The Chicken Method: Ever wonder how the car in the next lane got all those dents? Well, you’re about to find out. He’s nosing into your lane, and if you don’t make way, you’re going to add to the collection. A time-tested means of merging. It needs no signal, no wave, no pleading look – just a whole lot of ruthless determination.

Ambulance Method: Normally restricted for use on highways, this one’s for the folks who, when life gives them lemons, make lemonade. When life causes a horrible accident, they tailgate the ambulance rushing to the scene so they can pass traffic. While it may seem dangerous, it also reveals a stunning absence of character.

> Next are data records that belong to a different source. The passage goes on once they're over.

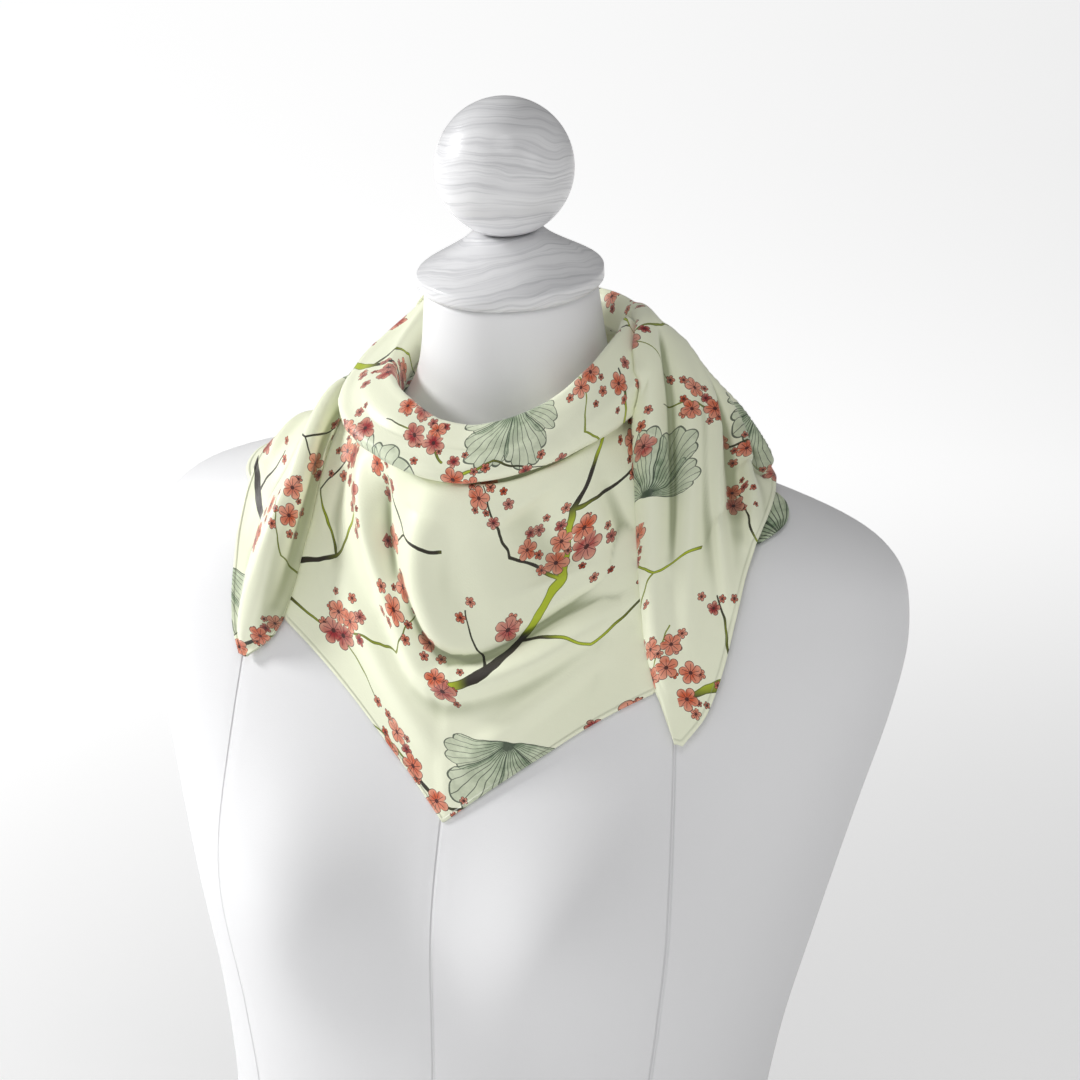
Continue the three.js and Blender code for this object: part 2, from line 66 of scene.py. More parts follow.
def make_camera():
    back = Vector((
        math.sin(VIEW_TURN) * math.cos(VIEW_RISE),
        -math.cos(VIEW_TURN) * math.cos(VIEW_RISE),
        math.sin(VIEW_RISE),
    ))
    level = Vector((math.cos(VIEW_TURN), math.sin(VIEW_TURN), 0))
    plumb = back.cross(level)
    right = level * math.cos(VIEW_ROLL) + plumb * math.sin(VIEW_ROLL)
    up = plumb * math.cos(VIEW_ROLL) - level * math.sin(VIEW_ROLL)
    across = (PICTURE / 2 - CAP_PIXEL[0]) * PIXEL
    down = (PICTURE / 2 - CAP_PIXEL[1]) * PIXEL
    aim = CAP_PLACE + right * across - up * down
    data = bpy.data.cameras.new("camera")
    data.sensor_width = SENSOR
    data.lens = SENSOR * VIEW_DISTANCE / (PIXEL * PICTURE)
    data.clip_end = 100
    camera = bpy.data.objects.new("camera", data)
    bpy.context.collection.objects.link(camera)
    turned = Matrix((right, up, back)).transposed().to_4x4()
    camera.matrix_world = Matrix.Translation(aim + back * VIEW_DISTANCE) @ turned
    bpy.context.scene.camera = camera
    print("lens", round(data.lens, 1), "mm")


make_camera()


# %% [markdown]
# Cloth lies on what is under it, so the form's skin is needed as numbers. It is the same table of
# level rings as the solid's, in millimetres: each ring is a rounded oval, and smooth cubic pieces
# join the rows. A point's place inside or outside the skin then comes from one short sum.

# %% The form as numbers
LEVEL, HALF_WIDTH, FRONT, BACK, MIDDLE, SQUARE = range(6)
FORM_ROWS = np.array([
    (0, 164, 106, 100, 4, 2.25),
    (60, 160, 105, 96, 4, 2.25),
    (130, 153, 103, 90, 4, 2.2),
    (200, 163, 106, 89, 5, 2.2),
    (270, 181, 110, 93, 8, 2.3),
    (340, 200, 107, 92, 14, 2.45),
    (400, 217, 101, 86, 20, 2.5),
    (436, 223, 97, 79, 24, 2.45),
    (464, 221, 91, 72, 26, 2.35),
    (484, 210, 83, 64, 26, 2.25),
    (497, 192, 76, 57, 25, 2.1),
    (507, 165, 70, 52, 23, 2),
    (517, 126, 63, 49, 20, 2),
    (532, 84, 57, 47, 16, 2),
    (550, 62, 52, 47, 13, 2),
    (570, 53, 49, 47, 9, 2),
    (614, 47, 47, 46, 0, 2),
], float)
BUST_SIDE, BUST_LEVEL, BUST_HEIGHT = 84, 285, 29
BUST_SPREAD = (54, 58)
NECK_MIDDLE = 8


def table_value(rows, column, at):
    """A table's column at any key, on smooth cubic pieces that never overshoot its rows."""
    rows = np.asarray(rows, float)
    key, value = rows[:, 0], rows[:, column]
    rises = np.diff(value) / np.diff(key)
    product = rises[:-1] * rises[1:]
    both = np.where(product > 0, rises[:-1] + rises[1:], 1)
    slopes = np.concatenate([rises[:1], np.where(product > 0, 2 * product / both, 0), rises[-1:]])
    at = np.clip(at, key[0], key[-1])
    low = np.clip(np.searchsorted(key, at, side="right") - 1, 0, len(key) - 2)
    span = key[low + 1] - key[low]
    t = (at - key[low]) / span
    rise = t * t * (3 - 2 * t)
    plain = value[low] * (1 - rise) + value[low + 1] * rise
    return plain + span * (slopes[low] * t * (1 - t) ** 2 - slopes[low + 1] * t * t * (1 - t))


def form_field(points):
    """0 on the form's skin, more outside it and less inside."""
    x, y, level = points[..., 0], points[..., 1], points[..., 2]
    at = [table_value(FORM_ROWS, column, level) for column in range(6)]
    ahead = at[MIDDLE] - y
    swell = ((np.abs(x) - BUST_SIDE) / BUST_SPREAD[0]) ** 2 + ((level - BUST_LEVEL) / BUST_SPREAD[1]) ** 2
    reach = np.where(ahead > 0, at[FRONT] + BUST_HEIGHT * np.exp(-swell), at[BACK])
    square = at[SQUARE]
    total = (np.abs(x) / at[HALF_WIDTH]) ** square + (np.abs(ahead) / reach) ** square
    return total ** (1 / square) - 1


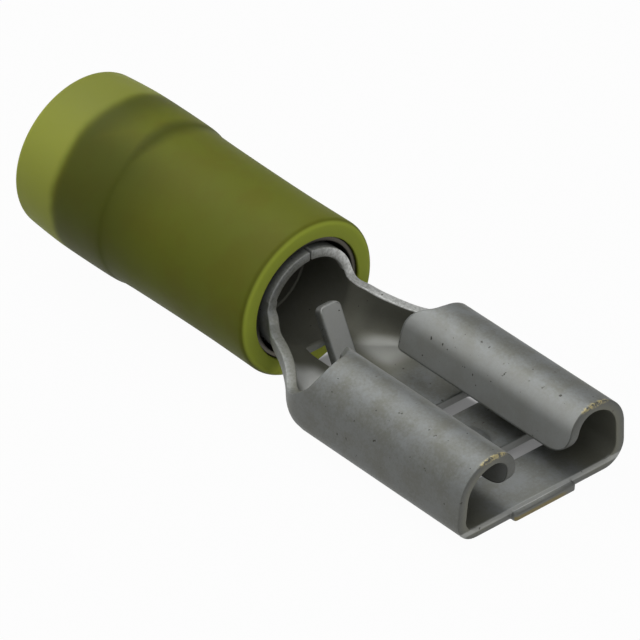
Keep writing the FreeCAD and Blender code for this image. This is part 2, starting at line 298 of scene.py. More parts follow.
@dataclass(frozen=True)
class TinPlate:
    """Dull tin plating on brass: mottled, pitted, rubbed bright, and brass where it was cut; with
    painted highlights, painted shade and painted warm bounce light.
    """

    light: Colour = (0.197, 0.208, 0.206, 1.0)
    dark: Colour = (0.150, 0.153, 0.134, 1.0)
    # Warm tint on the inner faces: painted bounce light.
    inside: Colour = (0.175, 0.174, 0.136, 1.0)
    # Painted shade for the neck's right wall.
    painted_shade: Colour = (0.070, 0.070, 0.055, 1.0)
    # Real polish, also used for painted highlights.
    polish_and_highlight: Colour = (0.62, 0.63, 0.61, 1.0)
    pit: Colour = (0.055, 0.052, 0.045, 1.0)
    brass: Colour = (0.50, 0.43, 0.22, 1.0)
    cut_brass: Colour = (0.22, 0.18, 0.075, 1.0)
    # Darker grey over the outer walls and the mouth's broken edges.
    darkened_grey: Colour = (0.105, 0.107, 0.096, 1.0)
    metallic: float = 0.6
    polish_and_highlight_share: float = 0.36
    mottle_per_mm: float = 1.1
    mottle_depth: float = 0.012
    speckle_per_mm: float = 9.0
    grain_per_mm: float = 22.0
    grain_depth: float = 0.004
    pits_per_mm: float = 5.0
    smoothest: float = 0.50
    roughest: float = 0.62
    edge_shine: float = 0.08
    blotch_fade: Fade = (0.60, 1.00)
    patchy_fade: Fade = (0.35, 0.60)
    patchy_least: float = 0.55
    bare_fade: Fade = (0.42, 0.56)
    pits_fade: Fade = (0.69, 0.73)
    darkened_walls: Zone = Zone(0.5, side=(3.50, 3.78))
    darkened_mouth: Zone = Zone(0.7, x=(10.3, 10.7), worn=(0.4, 1.0))
    # Worn cut edges, brighter on the right side by a painted highlight.
    barrel_edge: Zone = Zone(2.7, x=(3.7, 2.7), z=(-1.62, -1.20), worn=(0.5, 1.0))
    right_edge_fade: Fade = (-1.0, 1.6)
    left_edge_share: float = 0.22
    # Zones of painted highlights, laid on with the polish: the wire stop's face, the rolls' inner
    # strips, the neck's feet, the floor's front edge, the mouth's floor and the slot walls.
    stop_face: Zone = Zone(1.7, side=(0.47, 0.38))
    right_roll: Zone = Zone(1.1, x=(2.9, 3.1), y=(-0.1, 0.1, 1.33, 2.00), z=(-1.15, -0.95),
                            worn=(1.0, 0.0))
    left_roll: Zone = Zone(1.0, x=(2.9, 3.1), y=(-2.10, -1.40, -0.1, 0.1), z=(-1.15, -0.95),
                           worn=(1.0, 0.0))
    right_foot: Zone = Zone(1.55, x=(1.0, 1.7, 2.5, 3.4), y=(0.7, 1.3, 2.0, 2.6),
                            z=(-1.34, -1.62))
    left_foot: Zone = Zone(2.8, x=(1.0, 1.7, 2.5, 3.4), y=(-2.6, -2.0, -1.3, -0.7),
                           z=(-0.70, -1.25))
    lead_in: Zone = Zone(1.3, x=(11.50, 11.60, 11.68, 11.72), z=(-1.80, -1.72, -1.60, -1.52))
    mouth_floor: Zone = Zone(0.2, x=(9.7, 10.4), side=(2.6, 1.2), z=(-1.45, -1.55))
    slot_walls: Zone = Zone(1.9, x=(5.50, 5.60, 9.75, 9.85), z=(-1.64, -1.70), worn=(0.5, 1.0))
    # Where the painted shade lies on the neck's right wall.
    far_wall: Zone = Zone(0.5, x=(0.7, 1.3, 3.0, 3.6), y=(0.8, 1.2), z=(-1.50, -1.25))
    far_wall_rise: Fade = (-0.9, -0.2)
    far_wall_top: float = 0.3
    inside_x: Fade = (4.0, 3.0)
    inside_side: Fade = (1.5, 2.6)
    inside_share: float = 0.8
    worn_tops: Zone = Zone(x=(11.52, 11.62), z=(0.80, 0.95))
    cut_stub: Zone = Zone(0.9, x=(11.80, 11.84), y=(1.1, 0.7), z=(-1.78, -1.84))

    def material(self) -> bpy.types.Material:
        """Build the material, each layer over the last.

        Returns:
            The finished material.
        """
        graph = NodeGraph("tin_plate")
        mottle = graph.noise(self.mottle_per_mm, 4.0, 0.6)
        speckle = graph.noise(self.speckle_per_mm, 3.0, 0.6, 6.0)
        grain = graph.noise(self.grain_per_mm, 3.0, 0.6, 1.0)
        edge = self._edge(graph, speckle)
        darkened = graph.most(graph.zone(self.darkened_walls), graph.zone(self.darkened_mouth))
        bare = graph.times(graph.zone(self.worn_tops), graph.fade(speckle, self.bare_fade))
        pits = graph.fade(graph.noise(self.pits_per_mm, 2.0, 0.5, 3.0), self.pits_fade)
        blotch = graph.math("MULTIPLY_ADD", speckle, 0.6, mottle)
        colour = graph.mix(graph.fade(blotch, self.blotch_fade), self.dark, self.light)
        # Layers over the mottle: darker grey on the outer walls and mouth edges, painted warm
        # bounce light inside, painted shade on the neck's right wall, polish with painted
        # highlights, bare brass, cut brass and pits.
        layers = (
            (darkened, self.darkened_grey),
            (self._warm_bounce_share(graph), self.inside),
            (self._far_wall_shade(graph), self.painted_shade),
            (graph.times(self._polished_and_highlit(graph, edge), self.polish_and_highlight_share), self.polish_and_highlight),
            (bare, self.brass),
            (graph.zone(self.cut_stub), self.cut_brass),
            (pits, self.pit),
        )
        for share, over in layers:
            colour = graph.mix(share, colour, over)
        graph.put("Base Color", colour)
        graph.put("Metallic", self.metallic)
        dull = graph.band(grain, *MIDDLE, self.smoothest, self.roughest)
        graph.put("Roughness", graph.math("MULTIPLY_ADD", edge, -self.edge_shine, dull))
        fine = graph.bump(grain, self.grain_depth, 0.6)
        graph.put("Normal", graph.bump(mottle, self.mottle_depth, 0.5, fine))
        return graph.material

    def _edge(self, graph: NodeGraph, speckle: Socket) -> Socket:
        """Share of the cut edges round the barrel and the neck: real wear, with a painted highlight
        that makes their right side brighter.

        Args:
            graph: The material's nodes.
            speckle: Noise that makes them patchy.

        Returns:
            The share.
        """
        patchy = graph.band(speckle, *self.patchy_fade, self.patchy_least, 1.0)
        right = graph.band(graph.y, *self.right_edge_fade, self.left_edge_share, 1.0)
        return graph.times(graph.zone(self.barrel_edge), patchy, right)

    def _polished_and_highlit(self, graph: NodeGraph, edge: Socket) -> Socket:
        """Share of the places made bright: partly real rubbing by wires, tabs and drawing, partly
        painted highlights on the wire stop, the rolls' inner strips, the neck's feet, the floor's
        front edge and the mouth's floor.

        Args:
            graph: The material's nodes.
            edge: Share of the bright cut edges.

        Returns:
            The largest share.
        """
        stop = graph.times(graph.attribute("rubbed"), graph.zone(self.stop_face))
        zones = (self.right_roll, self.left_roll, self.right_foot, self.left_foot, self.lead_in,
                 self.mouth_floor, self.slot_walls)
        return graph.most(edge, stop, *(graph.zone(zone) for zone in zones))

    def _warm_bounce_share(self, graph: NodeGraph) -> Socket:
        """Share of the sheet's inner face that sees mostly other metal, where a warm painted bounce
        light is laid on.

        Args:
            graph: The material's nodes.

        Returns:
            The share.
        """
        deep = graph.most(graph.fade(graph.x, self.inside_x),
                          graph.fade(graph.side, self.inside_side))
        inner = graph.math("SUBTRACT", graph.attribute("inner"), graph.attribute("rubbed"))
        return graph.times(graph.fade(inner, (0.0, 1.0), self.inside_share), deep)

    def _far_wall_shade(self, graph: NodeGraph) -> Socket:
        """Share of painted shade on the neck's right wall above its foot."""
        height = graph.band(graph.z, *self.far_wall_rise, 1.0, self.far_wall_top)
        return graph.times(graph.zone(self.far_wall), height, graph.attribute("inner"))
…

The “Cone? What Cone?” Method: You drive over the orange construction cones.

Mindful Merging Method: Stay in the present. Pay attention to the inconvenience you are causing others. Needlessly stop traffic two blocks from the where the lanes combine and merge. As you poke into the lane, be aware of what you have done. Think “jerk move,” and then let it go. You may have other thoughts condemning your driving. Acknowledge each one, but do nothing about them. Be fully engaged and in your moment of automotive transgression.

There, that’s a start. I may be missing a few. There are as many bad merging methods as there are drivers. Perhaps that is what’s most fascinating about writing about cars and traffic; the worst is always yet to come. There’s always a new discovery to which to look forward. Someone will always take it to the limit one more time.